Parser generator for inline documentation

To have a general-purpose documentation system that can extract inline documentation of multiple languages, a parser for each language is needed. A parser generator (which actually doesn't have to be that complete or efficient) is thus needed.

http://antlr.org/ is a nice parser generator that already has a number of grammars for popular languages. Are there better alternatives i.e. simpler ones that support generating parsers for even more languages out-of-the-box?

Solution

If you're only looking for "partial parsing", then you could use ANTLR's option to partially "lex" a token stream and ignore the rest of the tokens. You can do that by enabling the filter=true in a lexer-grammar.
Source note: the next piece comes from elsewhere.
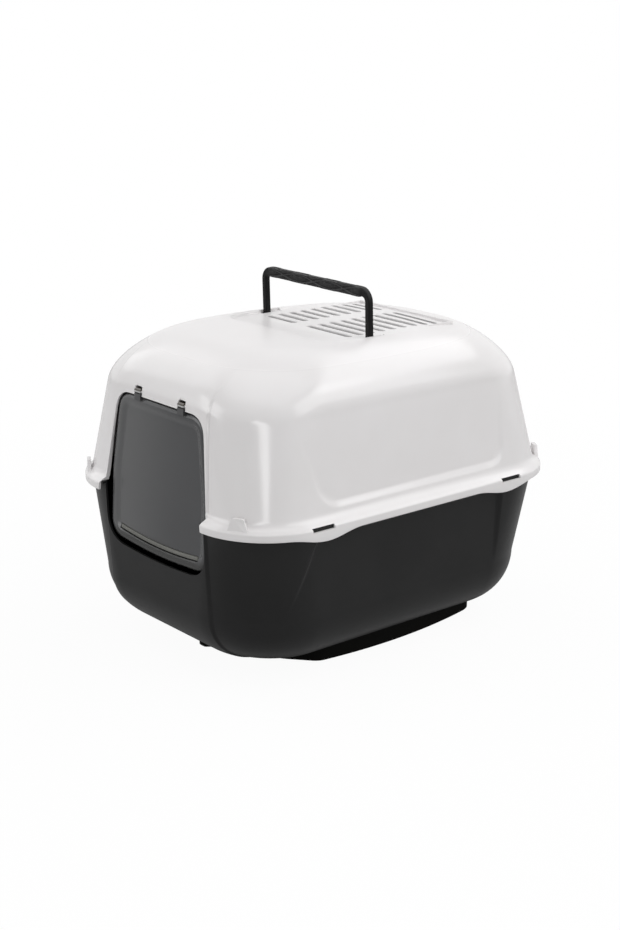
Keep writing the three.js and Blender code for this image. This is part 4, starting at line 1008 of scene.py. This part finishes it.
def flap_section():
    """The flap's skin: from its middle at the front, over the rolled edge, to its middle behind."""
    front = [
        (16.6, 3.0), (15.5, 2.94), (14.4, 2.75), (13.3, 2.4), (12.2, 1.92), (11.1, 1.4), (10.0, 0.92),
        (8.9, 0.53), (7.8, 0.25), (6.7, 0.07), (5.6, 0.0), (4.5, 0.05), (3.4, 0.22), (2.4, 0.5),
        (1.5, 0.92), (0.7, 1.4), (0.25, 1.95), (0, 2.4), (0.2, 2.8),
    ]
    back = [
        (0.9, 0.6), (2.6, 0.45), (5.4, 0.0), (6.6, 0.12), (7.6, 0.5), (8.5, 1.2), (9.2, 2.0),
        (10.0, 2.7), (11.0, 3.0),
    ]
    section = [(inset * MM, depth * MM) for inset, depth in front]
    return section + [(inset * MM, FLAP_THICKNESS + depth * MM) for inset, depth in back]


def strip_outline(inset):
    end = STRIP_HALF_LENGTH - inset
    low, high = STRIP_Z + inset, STRIP_Z + STRIP_HEIGHT - inset
    return rounded([
        (-end, low + STRIP_RISE, STRIP_CORNER),
        (0, low, STRIP_BEND),
        (end, low + STRIP_RISE, STRIP_CORNER),
        (end, high + STRIP_RISE, STRIP_CORNER),
        (0, high, STRIP_BEND),
        (-end, high + STRIP_RISE, STRIP_CORNER),
    ], 18)


dish_y = FLAP_FRONT_Y + FLAP_DISH
flap = plate("flap_panel", flap_outline, [(inset, FLAP_FRONT_Y + depth) for inset, depth in flap_section()])
groove = plate("strip_groove", strip_outline, [
    (-1.2 * MM, FLAP_FRONT_Y - 1 * MM),
    (-1 * MM, dish_y + 1.2 * MM),
])
strip = plate("flap_strip", strip_outline, [
    (0.5 * MM, dish_y - STRIP_PROUD),
    (0.15 * MM, dish_y - STRIP_PROUD + 0.2 * MM),
    (0, dish_y - STRIP_PROUD + 0.6 * MM),
    (0, dish_y + 1.6 * MM),
])
join(flap, [groove], "DIFFERENCE")
lean = Matrix.Translation((0, HINGE_Y, HINGE_Z)) @ Matrix.Rotation(-FLAP_LEAN, 4, "X")
for part in (flap, strip):
    part.data.transform(lean @ Matrix.Translation((0, -HINGE_Y, -HINGE_Z)))
    smooth_with_edges(part, 38)

smoke, where = new_finish("smoked_grey")
x, _, z = smoke.split(where)
# Painted light: the flap's colour grows lighter towards its left side, where the lamps on the doorway's
# side fall on it.
painted_light_to_left = x.clamped(60 * MM, -110 * MM)
# Painted shade: the flap's colour darkens towards its foot, away from the light that falls from above.
painted_shade_to_foot = z.clamped(FLAP_BOTTOM + 23 * MM, FLAP_BOTTOM + 9 * MM)
drift = smoke.noise(where, 6, 3)
haze = smoke.noise(where, 60, 4)
tone = smoke.blend(drift.clamped(0.3, 0.7), (0.043, 0.044, 0.047, 1), (0.053, 0.054, 0.057, 1))
tone = smoke.blend(painted_light_to_left, tone, (0.115, 0.116, 0.118, 1))
tone = smoke.blend(painted_shade_to_foot, tone, (0.03, 0.03, 0.029, 1))
finished(flap, smoke.done(smoke.plastic({
    "Base Color": tone,
    "Roughness": 0.17 + haze * 0.07,
    "Specular IOR Level": 0.4,
    "Normal": smoke.bump(smoke.noise(where, 300, 2), 0.00005, 0.2),
})))
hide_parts("door_flap")

matt, where = new_finish("matt_strip")
speckle = matt.noise(where, 800, 3)
# Partly painted highlight: the strip is pale plastic, and its colour is set paler still to stand in for the
# overhead light its face catches.
tone = matt.blend(speckle.clamped(0.3, 0.7), (0.15, 0.15, 0.138, 1), (0.19, 0.19, 0.175, 1))
finished(strip, matt.done(matt.plastic({
    "Base Color": tone,
    "Roughness": 0.5 + speckle * 0.2,
    "Specular IOR Level": 0.3,
    "Normal": matt.bump(speckle, 0.0001, 0.3),
})))
for part in (flap, strip):
    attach(part, "flap")

hook_parts = []
for side in (-1, 1):
    x = side * HINGE_X
    x0, x1 = x - HOOK_HALF_WIDTH, x + HOOK_HALF_WIDTH
    ring = round_bar("flap_hook", HOOK_OUTER, x0, x1, HINGE_Y, HINGE_Z, 40)
    neck_low = (x0, HINGE_Y - HOOK_OUTER + 0.2 * MM, FLAP_TOP - 3 * MM)
    neck = block("hook_neck", neck_low, (x1, HINGE_Y + 0.4 * MM, HINGE_Z - HOOK_INNER - 0.6 * MM))
    join(ring, [neck], "UNION")
    bore = round_bar("hook_bore", HOOK_INNER, x - BORE_REACH, x + BORE_REACH, HINGE_Y, HINGE_Z, 40)
    mouth_low = (x - BORE_REACH, HINGE_Y, HINGE_Z - 0.6 * HOOK_INNER)
    mouth_high = (x + BORE_REACH, HINGE_Y + 20 * MM, HINGE_Z + 0.2 * HOOK_INNER)
    mouth = block("hook_mouth", mouth_low, mouth_high)
    hook_parts.append(join(ring, [bore, mouth], "DIFFERENCE"))
hooks = join(hook_parts[0], [hook_parts[1]], "UNION")
hooks.name = "flap_hooks"
smooth_with_edges(hooks, 38)

clear, where = new_finish("thin_smoked_grey")
z = clear.split(where)[2]
cloud = clear.noise(where, 120, 3)
# Painted light: a pale band at the bar's height is a painted highlight on the hook's edge. The dark brown
# above it is painted shade, so that the hook's top reads as the shaded pocket.
painted_highlight_from = z.clamped(HINGE_Z - 1.2 * MM, HINGE_Z - 0.6 * MM)
painted_shade_from = z.clamped(HINGE_Z + 0.4 * MM, HINGE_Z + 0.9 * MM)
tone = clear.blend(painted_highlight_from, (0.05, 0.05, 0.052, 1), (0.5, 0.5, 0.5, 1))
tone = clear.blend(painted_shade_from, tone, (0.035, 0.027, 0.016, 1))
tone = clear.blend(cloud.clamped(0.5, 0.8) * 0.2, tone, (0.13, 0.13, 0.135, 1))
finished(hooks, clear.done(clear.plastic({
    "Base Color": tone,
    "Roughness": 0.16 + cloud * 0.08,
    "Normal": clear.bump(cloud, 0.0001, 0.3),
})))
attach(hooks, "flap")

# ---- Carry handle --------------------------------------------------------------------------
# A black bail moulded in one piece. Its legs end in eyes with pins that turn under the roof, and
# its thicker grip is embossed with crossing waves so that it holds in the hand.

LEG_SIZE = 7.5 * MM
GRIP_HEIGHT = 12.2 * MM
GRIP_DEPTH = 10.4 * MM
GRIP_SAG = 1.1 * MM
BAIL_CORNER = 12 * MM
HANDLE_GRIP_Z = HANDLE_PIVOT_Z + 58.7 * MM
HANDLE_LEAN = math.radians(2.3)
EYE_RADIUS = 4.8 * MM
PIN_RADIUS = 3 * MM
PIN_REACH = 7 * MM
WAVE_PITCH = 56 * MM
WAVE_DEPTH = 1.1 * MM
WAVE_HEIGHT = 0.78
SQUARENESS = 0.36
RING_POINTS = 56

stations = [(-HANDLE_X, z, 90.0) for z in spread(HANDLE_PIVOT_Z, HANDLE_GRIP_Z - BAIL_CORNER, 16)]
for turn in np.linspace(180, 90, 15):
    bend = math.radians(turn)
    x = -HANDLE_X + BAIL_CORNER + BAIL_CORNER * math.cos(bend)
    stations.append((x, HANDLE_GRIP_Z - BAIL_CORNER + BAIL_CORNER * math.sin(bend), turn - 90))
grip_end = HANDLE_X - BAIL_CORNER
left_leg = stations[:]
stations += [(x, HANDLE_GRIP_Z, 0.0) for x in np.linspace(-grip_end, grip_end, 242)[1:-1]]
stations += [(-x, z, -angle) for x, z, angle in left_leg[::-1]]
turn = (np.arange(RING_POINTS) + 0.5) * 2 * math.pi / RING_POINTS
square_u = np.sign(np.cos(turn)) * np.abs(np.cos(turn)) ** SQUARENESS
square_v = np.sign(np.sin(turn)) * np.abs(np.sin(turn)) ** SQUARENESS
upright = np.abs(square_v) > np.abs(square_u)
rings = []
for x, z, angle in stations:
    grip = float(eased(HANDLE_X + 1 * MM, grip_end - 4 * MM, abs(x)))
    wide = LEG_SIZE + (GRIP_HEIGHT - LEG_SIZE) * grip
    deep = LEG_SIZE + (GRIP_DEPTH - LEG_SIZE) * grip
    u = square_u * wide / 2
    v = square_v * deep / 2
    along = x / WAVE_PITCH * math.pi
    face = np.where(upright, square_u, square_v)
    wave = WAVE_HEIGHT * np.sin(along + np.where(upright, 0, math.pi / 2))
    furrow = np.minimum(np.abs(face - wave), np.abs(face + wave))
    on_grip = float(eased(grip_end + 3 * MM, grip_end - 5 * MM, abs(x)))
    sink = 1 - WAVE_DEPTH * on_grip * (1 - eased(0.12, 0.32, furrow)) / (wide / 2)
    u, v = u * sink - GRIP_SAG * grip, v * sink
    lean = math.radians(angle)
    rings.append(np.column_stack([x - u * math.sin(lean), v, z + u * math.cos(lean)]))
handle = tube("bail", rings, flipped=True)
pivots = []
half = LEG_SIZE / 2
for side in (-1, 1):
    x = side * HANDLE_X
    pivots.append(round_bar("handle_eye", EYE_RADIUS, x - half, x + half, 0, HANDLE_PIVOT_Z, 40))
    pivots.append(round_bar("handle_pin", PIN_RADIUS, x - PIN_REACH, x + PIN_REACH, 0, HANDLE_PIVOT_Z, 32))
join(handle, pivots, "UNION")
lean = Matrix.Translation((0, HANDLE_Y, HANDLE_PIVOT_Z)) @ Matrix.Rotation(HANDLE_LEAN, 4, "X")
handle.data.transform(lean @ Matrix.Translation((0, 0, -HANDLE_PIVOT_Z)))
smooth_with_edges(handle, 50)

black, where = new_finish("black_satin")
x, _, z = black.split(where)
grain = black.noise(where, 1500, 3)
rub = black.noise(where, 45, 4)
tone = black.blend(rub.clamped(0.42, 0.75), (0.0025, 0.0025, 0.0026, 1), (0.007, 0.007, 0.0072, 1))
# Painted highlight: on the grip the cells are painted lighter than the legs, and the lines along the waves
# lighter still, standing in for light caught by the embossed waves.
along = x * (math.pi / WAVE_PITCH)
wave = along.sum("SINE", along) * WAVE_HEIGHT
rise = (z - (HANDLE_GRIP_Z - GRIP_SAG)) / (GRIP_HEIGHT / 2)
from_wave = rise.sum("MINIMUM", (rise - wave).size(), (rise + wave).size())
on_grip = z.clamped(HANDLE_GRIP_Z - 9 * MM, HANDLE_GRIP_Z - 6 * MM)
on_grip = on_grip * x.size().clamped(grip_end + 3 * MM, grip_end - 3 * MM)
tone = black.blend(from_wave.clamped(0.3, 0.5) * on_grip, tone, (0.02, 0.02, 0.0203, 1))
tone = black.blend(from_wave.clamped(0.2, 0.08) * on_grip, tone, (0.042, 0.042, 0.043, 1))
finished(handle, black.done(black.plastic({
    "Base Color": tone,
    "Roughness": 0.36 + rub * 0.12,
    "Specular IOR Level": 0.13,
    "Normal": black.bump(grain, 0.00006, 0.4),
})))
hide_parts("carry_handle")
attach(handle, "handle")

# ---- Filter holder -------------------------------------------------------------------------
# A shallow slotted cassette of pale polypropylene on rails under the vents. It draws forwards by
# a thumb tab.

pale, where = new_finish("pale_satin")
mottle = pale.noise(where, 25, 3)
tone = pale.blend(mottle.clamped(0.3, 0.7), (0.62, 0.61, 0.59, 1), (0.68, 0.67, 0.65, 1))
finished(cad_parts["filter_holder"], pale.done(pale.plastic({
    "Base Color": tone,
    "Roughness": 0.38 + mottle * 0.12,
    "Normal": pale.bump(pale.noise(where, 900, 2), 0.00005, 0.3),
})))

# ---- Charcoal filter -----------------------------------------------------------------------
# A pad of needled felt filled with activated carbon, loose in its holder. Its edges are soft and
# its faces are stitched down in shallow rows.

PAD_QUILT_PITCH = 26 * MM
PAD_EDGE = 2.2 * MM
PAD_CELL = 1.7 * MM
pad_low, pad_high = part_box("charcoal_filter")
middle = (pad_low + pad_high) / 2
span_x, span_y, span_z = (high - low for low, high in zip(pad_low, pad_high))
columns = int(span_x / PAD_CELL)
rows = int(span_y / PAD_CELL)
half_x = span_x / 2 - 0.2 * MM
half_y = span_y / 2 - 0.2 * MM
half_z = span_z / 2 - 0.1 * MM
u = np.linspace(-1, 1, columns + 1)
v = np.linspace(-1, 1, rows + 1)
grid_u, grid_v = np.meshgrid(u, v)
from_edge = np.minimum(half_x * (1 - np.abs(grid_u)), half_y * (1 - np.abs(grid_v)))
round_off = np.sqrt(np.maximum(1 - (1 - np.clip(from_edge / PAD_EDGE, 0, 1)) ** 2, 0))
row_line = np.abs(((grid_v * half_y / PAD_QUILT_PITCH) % 1) - 0.5)
seeded = np.random.default_rng(7)
fuzz = seeded.normal(0, 0.09 * MM, grid_u.shape) * (from_edge > 0.1 * MM)
dent = 0.9 * MM * (1 - eased(0.0, 0.09, row_line)) * eased(0, 4 * MM, from_edge)
upper = (half_z - PAD_EDGE) + PAD_EDGE * round_off - dent + fuzz
pad_x = middle.x + grid_u * half_x
pad_y = middle.y + grid_v * half_y
faces_z = (middle.z + upper, middle.z - upper)
points = np.concatenate([np.stack([pad_x, pad_y, face_z], -1).reshape(-1, 3) for face_z in faces_z])
number = np.arange((rows + 1) * (columns + 1)).reshape(rows + 1, columns + 1)
top = np.stack([number[:-1, :-1], number[:-1, 1:], number[1:, 1:], number[1:, :-1]], -1).reshape(-1, 4)
below = top[:, ::-1] + number.size
edge = np.concatenate([number[0], number[1:, -1], number[-1, -2::-1], number[-2:0:-1, 0]])
next_edge = np.roll(edge, -1)
rim = np.stack([edge + number.size, next_edge + number.size, next_edge, edge], -1)
pad = add_object("carbon_pad", points, np.concatenate([top, below, rim]).tolist())
smooth_with_edges(pad, 60)

felt, where = new_finish("carbon_felt")
fibres = felt.noise(where, 700, 5)
specks = felt.noise(where, 1900, 2)
tone = felt.blend(fibres.clamped(0.35, 0.68), (0.008, 0.008, 0.008, 1), (0.032, 0.032, 0.033, 1))
tone = felt.blend(specks.clamped(0.66, 0.74), tone, (0.09, 0.09, 0.09, 1))
finished(pad, felt.done(felt.plastic({
    "Base Color": tone,
    "Roughness": 0.9 + fibres * 0.08,
    "Sheen Weight": 0.15,
    "Normal": felt.bump(fibres, 0.0006, 0.8),
})))
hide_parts("charcoal_filter")
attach(pad, "filter")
The lexer then tries to match any token you defined in your grammar, and when it can't match one of the tokens, it advances one single character (and ignores it) and then again tries to match one of your token at the next character:

lexer grammar Foo;

options {filter=true;}

StringLiteral
  :  ...
  ;

CharLiteral
  :  ...
  ;

SingleLineComment
  :  ...
  ;

MultiLineComment
  :  ...
  ;

When implemented properly, you can get the MultiLineComments (/* ... */) from a Java file quite easily without being afraid of single line comments and String- or char literals messing things up.

Obviously, your source files need to be valid to be able to properly tokenize a file, otherwise you get strange results!